Maybe it does, maybe there are risqué moments of illicit passion, but only for those either from Tokyo or Topeka, where this city in the vastness of the Pacific is far enough from your hometown that you can get a little crazy.

But for the world-weary traveler, Waikiki Beach was played out long ago. It could've been a contender back in the 1960's, when there was more of a beach and it wasn't shipped in from California in a vain attempt to stop natural erosion. Or even more so in the 1940's, when it was a booming military depot, or earlier when it was very exotic.

Now, with its plastic feel and Bud Light crowd, Waikiki was a freak show I tried to avoid. I took Amy to long drives outside the tourist zones. To Ono Hawaiian Foods for tasty lomi lomi and Kalua pig, or over the hills to Kailua on the windward side of Oahu.

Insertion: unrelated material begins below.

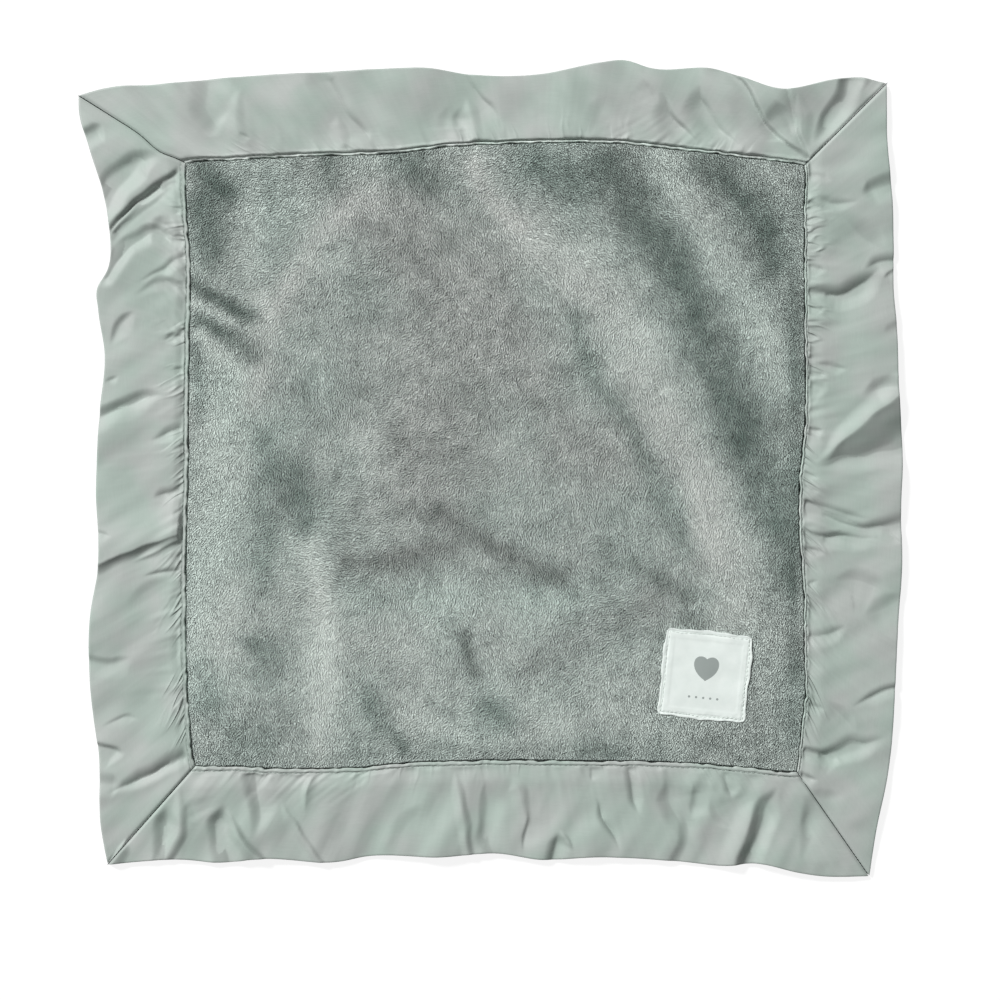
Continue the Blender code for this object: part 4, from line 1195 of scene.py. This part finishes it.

There, I introduced Amy to snorkeling, thrusting her boldly into the cold, clear ocean to hyperventilate as she swam around a windswept cove. Later, we went to Hanauma Bay, where the water was just as cold, but the sights more colorful. She saw a good selection of tropical fish flashing brilliant colors - amongst the tourist throngs I tried not to drown.

Sadly, with the numbers of ignorant visitors to Hawaii, I was surprised there were even fish left at Hanauma Bay. Its once teeming reefs were long ago destroyed, leaving algae to coat the rocks for a handful of fish to feed on. I try not to think of how drastic the change, and how intense the destruction, of this once pristine bay or I might break down and cry. Or go back and bitch-slap every insolent tourist.

It was good for them, and me, that Amy and I soon left Honolulu for the North Shore of Oahu.